>> start Raw records

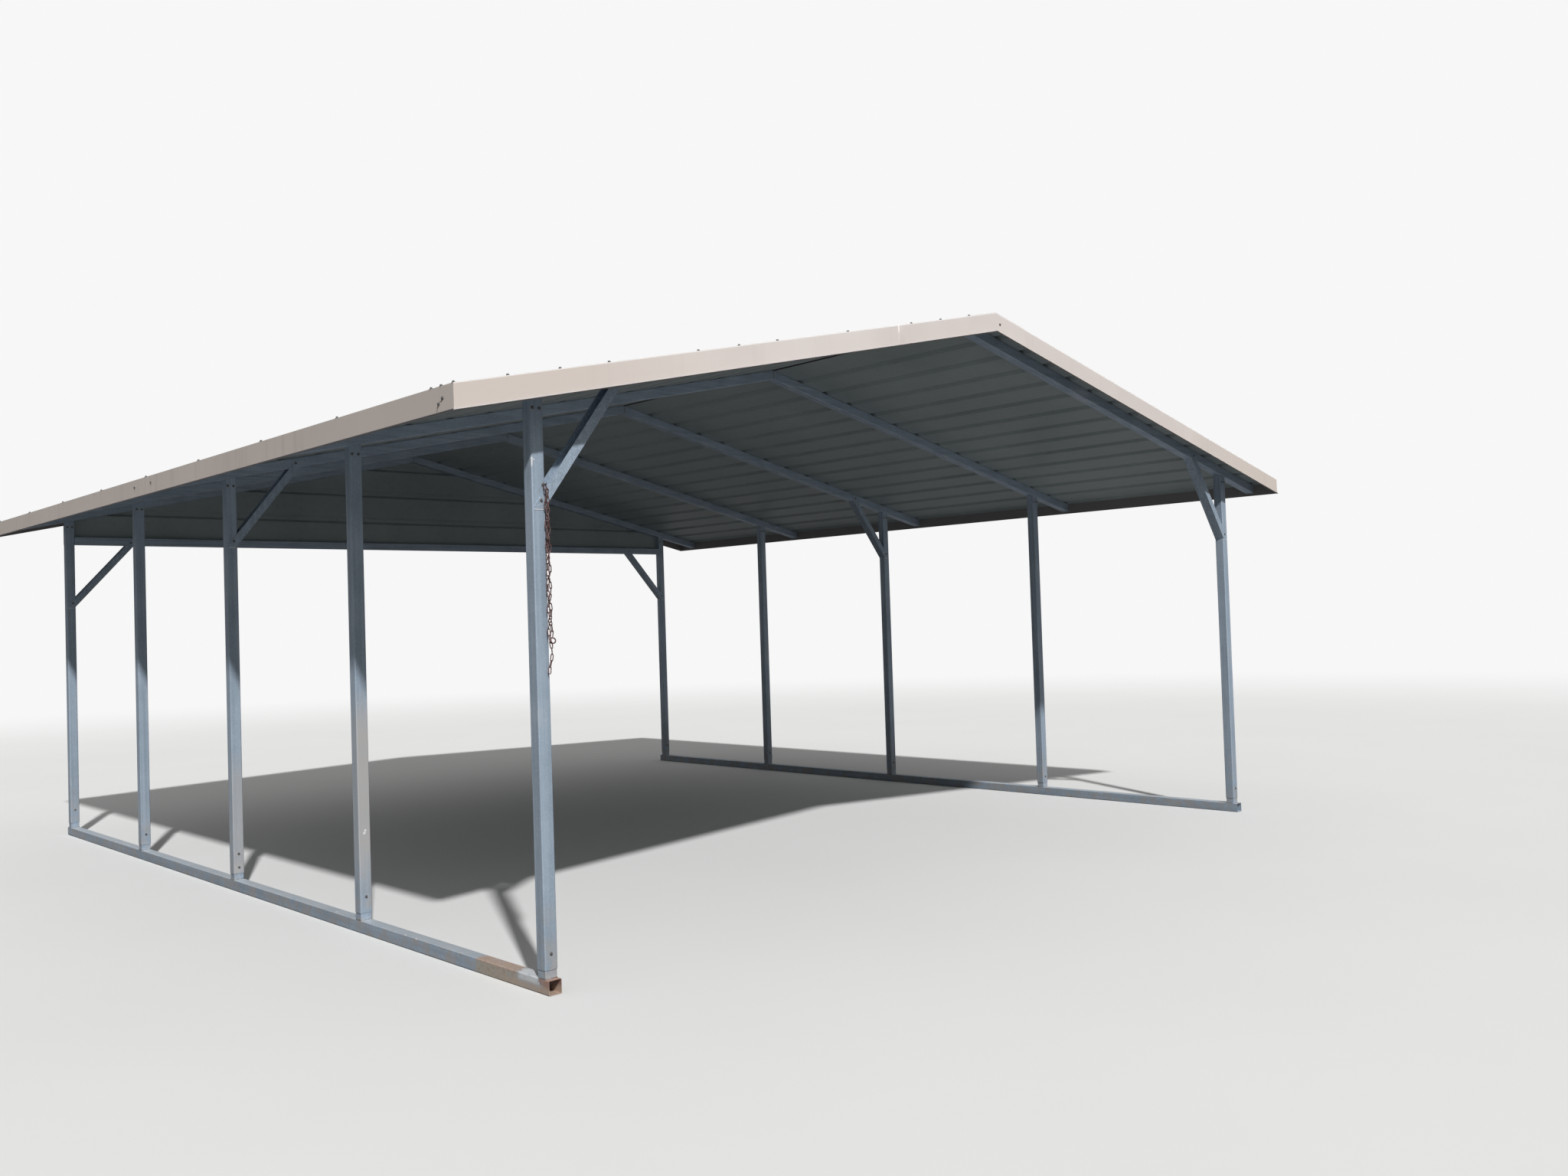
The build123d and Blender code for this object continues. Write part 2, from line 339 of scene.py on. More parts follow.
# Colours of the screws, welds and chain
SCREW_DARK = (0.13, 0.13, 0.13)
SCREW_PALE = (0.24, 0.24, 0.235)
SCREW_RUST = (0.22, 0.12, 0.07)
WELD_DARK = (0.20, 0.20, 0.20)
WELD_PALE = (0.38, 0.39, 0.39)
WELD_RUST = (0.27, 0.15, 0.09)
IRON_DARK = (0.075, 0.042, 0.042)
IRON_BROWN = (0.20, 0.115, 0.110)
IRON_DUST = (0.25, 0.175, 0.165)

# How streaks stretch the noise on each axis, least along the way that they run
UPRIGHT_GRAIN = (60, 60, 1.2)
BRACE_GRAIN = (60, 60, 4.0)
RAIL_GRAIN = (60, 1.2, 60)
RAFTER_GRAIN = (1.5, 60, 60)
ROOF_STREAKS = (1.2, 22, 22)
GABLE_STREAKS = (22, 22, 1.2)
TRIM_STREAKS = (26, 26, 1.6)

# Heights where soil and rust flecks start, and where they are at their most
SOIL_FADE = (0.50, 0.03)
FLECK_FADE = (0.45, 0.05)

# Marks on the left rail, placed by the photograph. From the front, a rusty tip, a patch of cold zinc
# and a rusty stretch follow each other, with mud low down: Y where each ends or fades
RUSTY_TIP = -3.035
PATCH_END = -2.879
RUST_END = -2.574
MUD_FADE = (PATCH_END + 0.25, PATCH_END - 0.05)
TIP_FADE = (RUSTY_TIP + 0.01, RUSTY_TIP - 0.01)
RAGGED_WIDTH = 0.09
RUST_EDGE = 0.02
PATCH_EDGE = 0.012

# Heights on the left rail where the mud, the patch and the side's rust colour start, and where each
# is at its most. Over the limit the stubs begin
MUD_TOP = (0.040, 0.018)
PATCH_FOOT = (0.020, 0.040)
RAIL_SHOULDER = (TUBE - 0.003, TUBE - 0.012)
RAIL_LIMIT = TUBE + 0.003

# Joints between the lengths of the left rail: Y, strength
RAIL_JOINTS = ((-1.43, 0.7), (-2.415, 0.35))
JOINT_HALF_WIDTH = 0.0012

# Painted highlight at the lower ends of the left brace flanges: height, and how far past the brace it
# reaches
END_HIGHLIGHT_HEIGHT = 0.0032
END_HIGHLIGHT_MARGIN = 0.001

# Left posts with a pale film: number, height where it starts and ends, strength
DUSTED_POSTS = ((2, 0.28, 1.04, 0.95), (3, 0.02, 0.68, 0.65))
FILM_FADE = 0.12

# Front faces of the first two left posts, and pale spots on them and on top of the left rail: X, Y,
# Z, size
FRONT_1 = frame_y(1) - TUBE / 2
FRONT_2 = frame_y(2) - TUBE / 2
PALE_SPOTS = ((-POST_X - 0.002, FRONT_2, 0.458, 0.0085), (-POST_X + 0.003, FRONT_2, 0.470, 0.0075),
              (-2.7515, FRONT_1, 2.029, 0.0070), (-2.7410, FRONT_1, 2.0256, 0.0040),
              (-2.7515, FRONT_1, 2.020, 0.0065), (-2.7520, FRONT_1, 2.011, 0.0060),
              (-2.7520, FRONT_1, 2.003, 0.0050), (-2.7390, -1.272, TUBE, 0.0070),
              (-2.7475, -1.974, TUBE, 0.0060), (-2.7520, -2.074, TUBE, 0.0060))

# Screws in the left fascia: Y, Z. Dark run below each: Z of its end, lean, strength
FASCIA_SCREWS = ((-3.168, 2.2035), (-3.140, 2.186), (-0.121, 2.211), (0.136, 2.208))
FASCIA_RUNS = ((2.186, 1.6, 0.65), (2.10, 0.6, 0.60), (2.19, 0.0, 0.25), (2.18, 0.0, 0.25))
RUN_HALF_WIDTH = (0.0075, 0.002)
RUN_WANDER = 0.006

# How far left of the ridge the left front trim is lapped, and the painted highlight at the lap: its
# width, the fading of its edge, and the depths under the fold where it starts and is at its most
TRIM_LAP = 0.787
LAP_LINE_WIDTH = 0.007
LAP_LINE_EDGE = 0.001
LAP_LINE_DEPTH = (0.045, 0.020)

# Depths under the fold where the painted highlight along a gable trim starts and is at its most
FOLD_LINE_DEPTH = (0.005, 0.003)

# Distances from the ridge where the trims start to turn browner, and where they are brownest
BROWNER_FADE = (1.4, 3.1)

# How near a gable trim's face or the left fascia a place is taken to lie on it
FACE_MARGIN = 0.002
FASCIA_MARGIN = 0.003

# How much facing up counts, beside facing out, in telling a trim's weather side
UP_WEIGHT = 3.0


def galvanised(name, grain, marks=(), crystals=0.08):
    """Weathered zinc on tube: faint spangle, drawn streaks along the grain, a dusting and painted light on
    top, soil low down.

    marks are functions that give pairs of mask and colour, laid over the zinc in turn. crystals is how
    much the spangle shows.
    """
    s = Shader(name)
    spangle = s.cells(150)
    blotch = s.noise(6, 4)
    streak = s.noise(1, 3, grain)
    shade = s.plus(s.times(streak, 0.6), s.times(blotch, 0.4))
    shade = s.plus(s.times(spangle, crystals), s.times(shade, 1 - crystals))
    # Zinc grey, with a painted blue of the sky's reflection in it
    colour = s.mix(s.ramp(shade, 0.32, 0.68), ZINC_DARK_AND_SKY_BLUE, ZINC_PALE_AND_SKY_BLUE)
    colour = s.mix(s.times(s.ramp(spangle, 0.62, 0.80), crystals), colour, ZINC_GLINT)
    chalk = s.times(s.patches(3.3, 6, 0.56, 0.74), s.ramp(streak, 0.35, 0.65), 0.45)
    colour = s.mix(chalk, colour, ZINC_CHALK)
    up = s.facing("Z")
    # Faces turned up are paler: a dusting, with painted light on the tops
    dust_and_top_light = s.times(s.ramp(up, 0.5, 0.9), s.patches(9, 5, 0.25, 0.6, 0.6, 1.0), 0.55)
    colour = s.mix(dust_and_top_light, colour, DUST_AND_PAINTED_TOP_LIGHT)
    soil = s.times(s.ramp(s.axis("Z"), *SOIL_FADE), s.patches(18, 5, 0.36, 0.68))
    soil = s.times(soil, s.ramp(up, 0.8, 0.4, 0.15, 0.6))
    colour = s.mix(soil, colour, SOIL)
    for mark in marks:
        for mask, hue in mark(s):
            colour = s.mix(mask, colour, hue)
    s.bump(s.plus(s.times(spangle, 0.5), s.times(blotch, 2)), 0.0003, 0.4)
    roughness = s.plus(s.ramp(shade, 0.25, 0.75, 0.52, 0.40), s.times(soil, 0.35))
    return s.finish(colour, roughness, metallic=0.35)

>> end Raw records
>> start Raw records

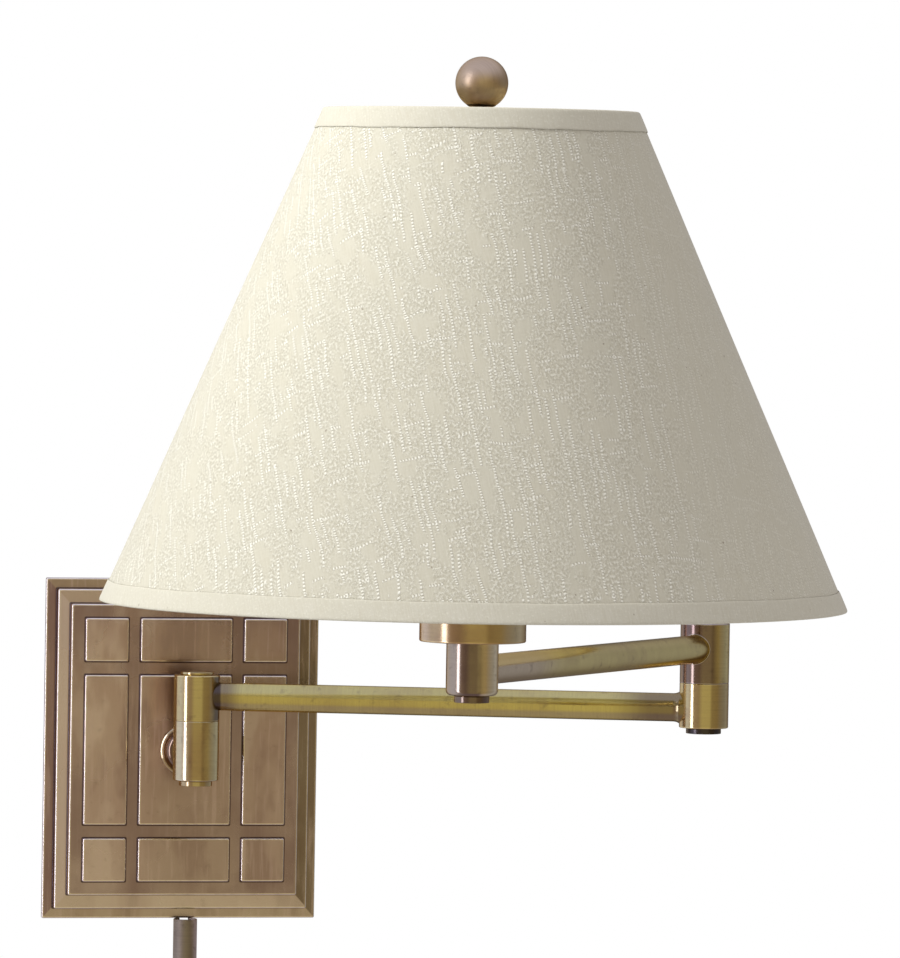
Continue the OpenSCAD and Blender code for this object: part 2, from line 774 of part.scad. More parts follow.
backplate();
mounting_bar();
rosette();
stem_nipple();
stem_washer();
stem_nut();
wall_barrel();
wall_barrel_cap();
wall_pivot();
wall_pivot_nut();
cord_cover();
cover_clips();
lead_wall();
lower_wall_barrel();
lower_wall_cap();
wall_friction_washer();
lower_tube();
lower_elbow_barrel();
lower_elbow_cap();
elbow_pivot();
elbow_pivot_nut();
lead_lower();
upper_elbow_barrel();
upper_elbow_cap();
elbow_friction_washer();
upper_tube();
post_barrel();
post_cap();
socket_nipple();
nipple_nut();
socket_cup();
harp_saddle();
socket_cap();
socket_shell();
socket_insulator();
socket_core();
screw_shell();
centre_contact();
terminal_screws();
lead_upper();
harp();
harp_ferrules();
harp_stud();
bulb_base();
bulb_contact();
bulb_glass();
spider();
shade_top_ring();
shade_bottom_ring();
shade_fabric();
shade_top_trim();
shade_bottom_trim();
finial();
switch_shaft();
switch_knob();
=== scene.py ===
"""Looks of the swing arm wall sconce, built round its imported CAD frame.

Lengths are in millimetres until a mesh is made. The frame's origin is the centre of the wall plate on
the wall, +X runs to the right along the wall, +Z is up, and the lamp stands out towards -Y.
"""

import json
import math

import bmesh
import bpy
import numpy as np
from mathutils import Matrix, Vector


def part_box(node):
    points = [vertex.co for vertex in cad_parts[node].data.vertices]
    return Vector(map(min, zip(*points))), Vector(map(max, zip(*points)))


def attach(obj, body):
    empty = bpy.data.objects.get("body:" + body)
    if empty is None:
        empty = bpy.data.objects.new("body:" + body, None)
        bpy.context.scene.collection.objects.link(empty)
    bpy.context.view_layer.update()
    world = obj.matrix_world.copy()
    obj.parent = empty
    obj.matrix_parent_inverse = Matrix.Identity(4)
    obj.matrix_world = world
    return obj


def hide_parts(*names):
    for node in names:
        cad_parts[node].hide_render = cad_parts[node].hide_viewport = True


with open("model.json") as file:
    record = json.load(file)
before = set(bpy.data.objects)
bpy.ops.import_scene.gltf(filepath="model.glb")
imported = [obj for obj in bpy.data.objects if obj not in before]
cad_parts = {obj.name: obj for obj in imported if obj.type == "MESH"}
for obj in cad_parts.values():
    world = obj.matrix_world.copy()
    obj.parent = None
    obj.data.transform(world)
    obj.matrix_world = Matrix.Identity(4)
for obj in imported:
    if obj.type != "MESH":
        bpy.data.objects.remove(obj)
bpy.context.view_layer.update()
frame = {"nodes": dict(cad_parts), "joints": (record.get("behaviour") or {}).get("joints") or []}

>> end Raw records

→ **Instructions to follow**: Reproduce, without alteration, solely the lines beginning at the line that includes "bulb_contact();" and ending at the line that includes "for node in", both lines included.

→ **Completed exercise**:
bulb_contact();
bulb_glass();
spider();
shade_top_ring();
shade_bottom_ring();
shade_fabric();
shade_top_trim();
shade_bottom_trim();
finial();
switch_shaft();
switch_knob();
=== scene.py ===
"""Looks of the swing arm wall sconce, built round its imported CAD frame.

Lengths are in millimetres until a mesh is made. The frame's origin is the centre of the wall plate on
the wall, +X runs to the right along the wall, +Z is up, and the lamp stands out towards -Y.
"""

import json
import math

import bmesh
import bpy
import numpy as np
from mathutils import Matrix, Vector


def part_box(node):
    points = [vertex.co for vertex in cad_parts[node].data.vertices]
    return Vector(map(min, zip(*points))), Vector(map(max, zip(*points)))


def attach(obj, body):
    empty = bpy.data.objects.get("body:" + body)
    if empty is None:
        empty = bpy.data.objects.new("body:" + body, None)
        bpy.context.scene.collection.objects.link(empty)
    bpy.context.view_layer.update()
    world = obj.matrix_world.copy()
    obj.parent = empty
    obj.matrix_parent_inverse = Matrix.Identity(4)
    obj.matrix_world = world
    return obj


def hide_parts(*names):
    for node in names:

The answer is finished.